I was lucky enough to be singled out by George himself to be ‘life planned’ in front of the other advisers attending the course. Over the course of the next 60 minutes of conversation or so, I concluded that a house in Cornwall would make a massive impact on our family life; something that we hadn’t really talked about as a family before that point. It certainly wasn’t feasible then, but using my knowledge of financial planning I was able to put a strategy in place that could deliver it, in a little over 3 years. It involved changes in my business, moving house as a family, and some specific actions with regards to our finances.
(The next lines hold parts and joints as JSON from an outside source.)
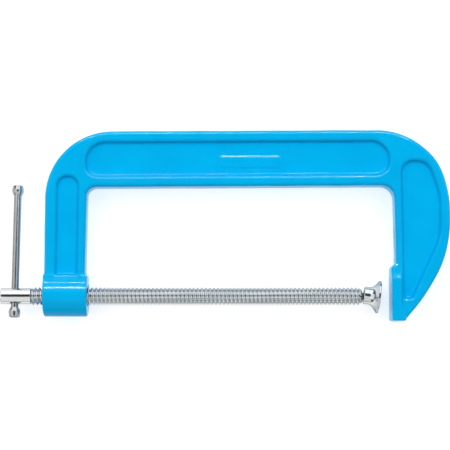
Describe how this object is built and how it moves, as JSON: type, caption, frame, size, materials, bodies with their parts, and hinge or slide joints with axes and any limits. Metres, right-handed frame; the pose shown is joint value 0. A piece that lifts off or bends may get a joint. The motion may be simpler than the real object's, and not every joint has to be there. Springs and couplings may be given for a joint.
{
  "type": "c clamp",
  "caption": "Cast C clamp lying flat: deep C-shaped frame with recessed web, right-hand screw with sliding T-bar, and tilting round pad facing a flat fixed jaw.",
  "frame": {"origin": "middle of the fixed jaw's flat face, on the screw's axis", "axes": "+X along the screw from the handle towards the fixed jaw and out of the jaw's back, +Y from the screw's axis towards the spine, +Z out of the casting's broad side, up when the clamp lies flat"},
  "size_m": [0.3215, 0.1368, 0.0292],
  "materials": {
    "blue_enamel": "gloss sky-blue enamel over cast iron",
    "zinc_plated_screw": "bright zinc plating",
    "zinc_plated_pad": "bright zinc plating",
    "zinc_plated_bar": "bright zinc plating",
    "zinc_plated_steel": "bright zinc plating"
  },
  "bodies": {
    "casting": {"frame": "blue_enamel"},
    "screw_end": {"spindle_neck": "zinc_plated_screw"},
    "screw": {"spindle": "zinc_plated_screw"},
    "ball": {"swivel_ball": "zinc_plated_screw"},
    "pad": {"swivel_pad": "zinc_plated_pad"},
    "handle": {"handle_bar": "zinc_plated_bar", "handle_cap_upper": "zinc_plated_steel", "handle_cap_lower": "zinc_plated_steel"}
  },
  "joints": [
    {"name": "spindle_travel", "type": "slide", "parent": "casting", "child": "screw_end", "axis": [1, 0, 0], "range_m": [-0.1956, 0.005]},
    {"name": "spindle_turn", "type": "hinge", "parent": "screw_end", "child": "screw", "pos_m": [-0.14, 0, 0], "axis": [1, 0, 0], "range_deg": [-24281.37, 620.68]},
    {"name": "pad_tilt", "type": "hinge", "parent": "screw_end", "child": "ball", "pos_m": [-0.0132, 0, 0], "axis": [0, 1, 0], "range_deg": [-8, 8]},
    {"name": "pad_swing", "type": "hinge", "parent": "ball", "child": "pad", "pos_m": [-0.0132, 0, 0], "axis": [0, 0, 1], "range_deg": [-0.6, 15.4]},
    {"name": "handle_slide", "type": "slide", "parent": "screw", "child": "handle", "axis": [0, 0.9914, -0.1305], "range_m": [-0.0679, 0.0021]}
  ],
  "couplings": [
    {"joint": "spindle_travel", "follows": "spindle_turn", "m_per_rad": 0.00046155}
  ]
}
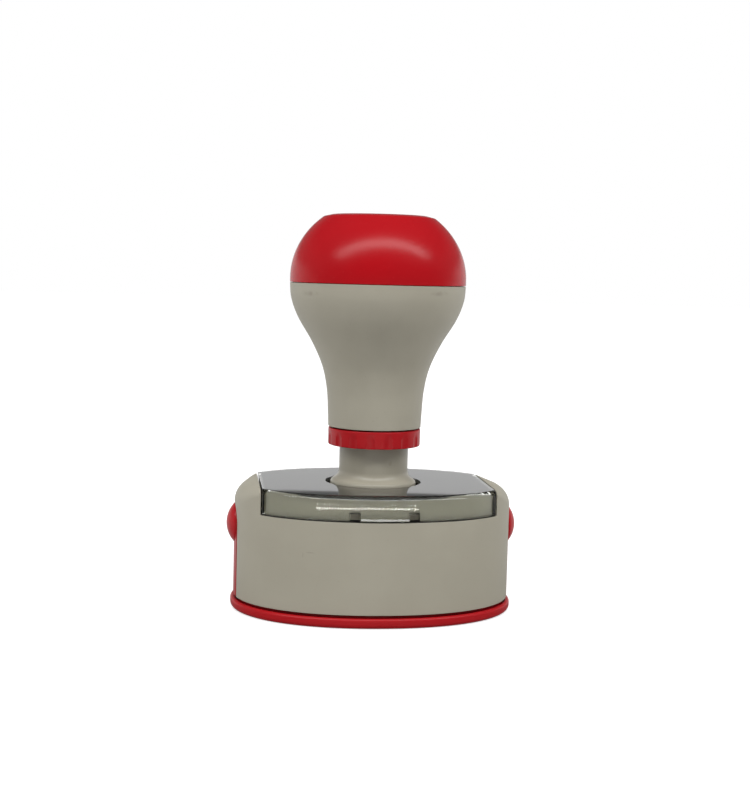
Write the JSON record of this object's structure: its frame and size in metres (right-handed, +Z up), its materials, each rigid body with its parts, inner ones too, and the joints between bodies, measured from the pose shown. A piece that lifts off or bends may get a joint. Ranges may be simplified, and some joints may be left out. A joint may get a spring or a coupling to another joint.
{
  "type": "flash stamp",
  "caption": "Oval flash stamp with a sprung knob handle, pressure ring, clear window cover and a clip-on dust cover released by two side buttons.",
  "frame": {"origin": "centre of the dust cover's underside, on the surface that the stamp stands on", "axes": "+Z up along the stem, X along the oval's length, the front of the window faces -Y"},
  "size_m": [0.0602, 0.043, 0.0806],
  "materials": {
    "greige_plastic": "satin moulded, warm grey",
    "red_plastic": "satin gloss, moulded",
    "smoky_clear": "polished, smoky clear",
    "natural_plastic": "satin moulded, natural white",
    "spring_steel": "bright drawn wire",
    "zinc_steel": "zinc plated",
    "ink_felt": "ink-soaked felt",
    "die_foam": "fine flash foam, matt"
  },
  "bodies": {
    "casing": {"housing": "greige_plastic", "guide_sleeve": "natural_plastic", "sleeve_screw_front": "zinc_steel", "sleeve_screw_back": "zinc_steel", "spring_washer": "zinc_steel", "return_spring": "spring_steel"},
    "window": {"window_cover": "smoky_clear"},
    "handle": {"knob_cap": "red_plastic", "knob_body": "greige_plastic", "stem": "greige_plastic", "handle_washer": "zinc_steel", "handle_screw": "zinc_steel", "die_carrier": "natural_plastic", "carrier_screw": "zinc_steel", "die_frame": "natural_plastic", "ink_pad": "ink_felt", "flash_die": "die_foam"},
    "ring_stop": {"ring_washer": "zinc_steel"},
    "ring": {"adjust_ring": "red_plastic"},
    "tray": {"dust_cover": "red_plastic"},
    "left_arm": {"release_arm_left": "red_plastic"},
    "right_arm": {"release_arm_right": "red_plastic"}
  },
  "joints": [
    {"name": "handle_press", "type": "slide", "parent": "casing", "child": "handle", "axis": [0, 0, -1], "range_m": [0, 0.006], "stiffness_N_per_m": 1800, "springref_m": -0.002, "deforming": ["return_spring"]},
    {"name": "ring_travel", "type": "slide", "parent": "handle", "child": "ring_stop", "axis": [0, 0, -1], "range_m": [0, 0.0032]},
    {"name": "ring_turn", "type": "hinge", "parent": "ring_stop", "child": "ring", "pos_m": [0, 0, 0.0354], "axis": [0, 0, 1], "range_deg": [0, 360]},
    {"name": "window_lift", "type": "slide", "parent": "casing", "child": "window", "axis": [0, 0, 1], "range_m": [0, 0.008]},
    {"name": "cover_pull", "type": "slide", "parent": "casing", "child": "tray", "axis": [0, 0, -1], "range_m": [0, 0.04]},
    {"name": "release_left", "type": "hinge", "parent": "tray", "child": "left_arm", "pos_m": [-0.02795, 0, 0.0029], "axis": [0, 1, 0], "range_deg": [0, 3.4], "stiffness_Nm_per_rad": 0.5},
    {"name": "release_right", "type": "hinge", "parent": "tray", "child": "right_arm", "pos_m": [0.02795, 0, 0.0029], "axis": [0, -1, 0], "range_deg": [0, 3.4], "stiffness_Nm_per_rad": 0.5}
  ],
  "couplings": [
    {"joint": "ring_travel", "follows": "ring_turn", "m_per_rad": 0.00050929}
  ]
}
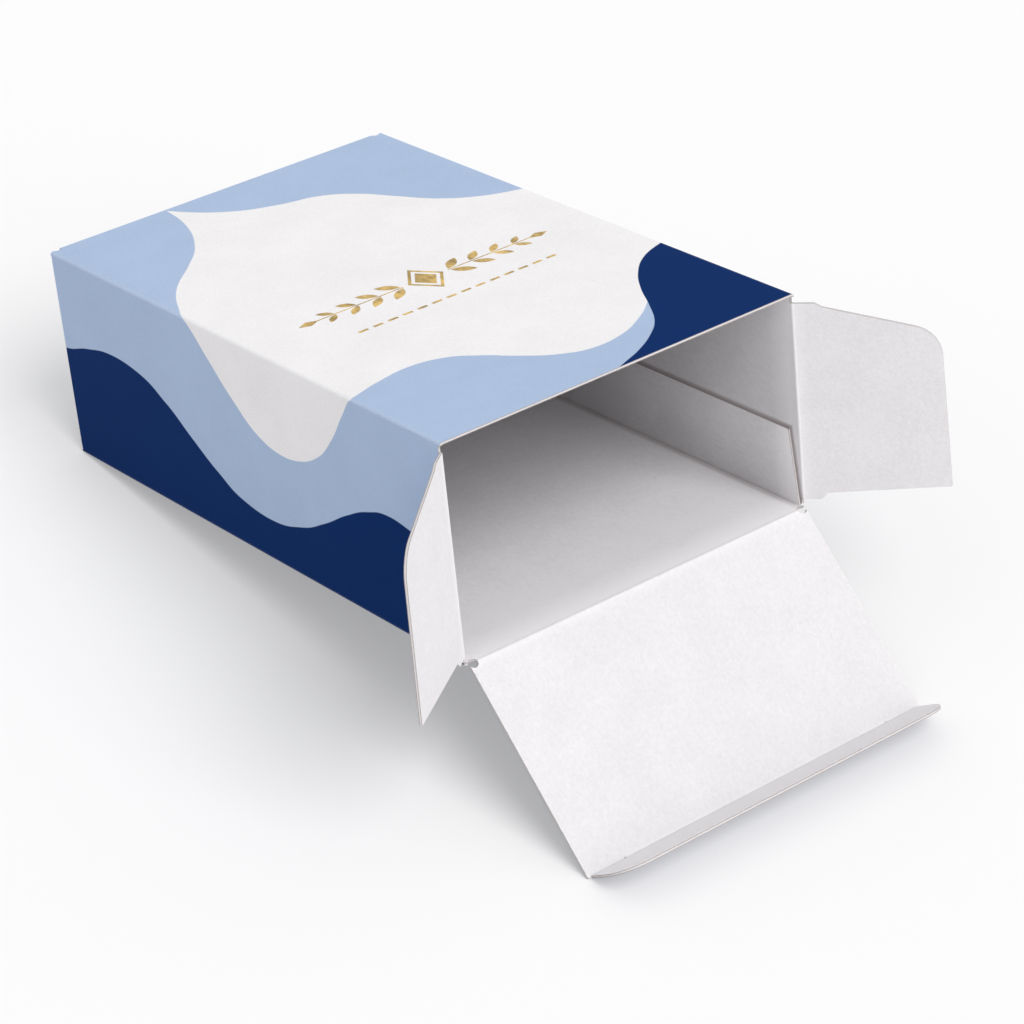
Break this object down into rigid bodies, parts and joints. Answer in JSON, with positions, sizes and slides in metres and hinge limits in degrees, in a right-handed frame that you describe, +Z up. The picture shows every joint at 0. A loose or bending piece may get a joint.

All of which were achievable.
Whilst at Efficient Portfolio we will never describe ourselves as ‘life planners’ for fear of you thinking we will arrive in tie-dyed clothing, Life Planning is a fundamental part of what we do for our clients. In fact, it is the first thing we do. Life Planning, then Financial Planning, then Financial Advice. Sadly most of our industry rush straight to stage 3, missing stages 1 & 2, which is where the magic really happens!
If you want to find out more about our house in St Agnes, visit www.sandynook.com.
Book of the Month
A previous book of the month was the infamous ‘Born to Run: The Hidden Tribe, the Ultra-Runners, and the Greatest Race the World Has Never Seen’ by Christopher McDougall, still the best book I have ever read if you are into, or want to get into running. This month’s book recommendation is ‘Natural Born Heroes: The Lost Secrets of Strength and Endurance’ by the same author.
Whilst this is not the ground shattering book that is ‘Born to Run’, this book is still excellent by any other measure. Woven through the story of how Crete became a massive thorn in the side of Hitler during the Second World War, it looks more deeper at why humans evolved, and how our elasticity played such a huge factor.
Furthermore, it looks at how time and again, normal people, people that had not been expected to produce excellence, or moments of life savings strength or sacrifice, suddenly become natural born hero’s.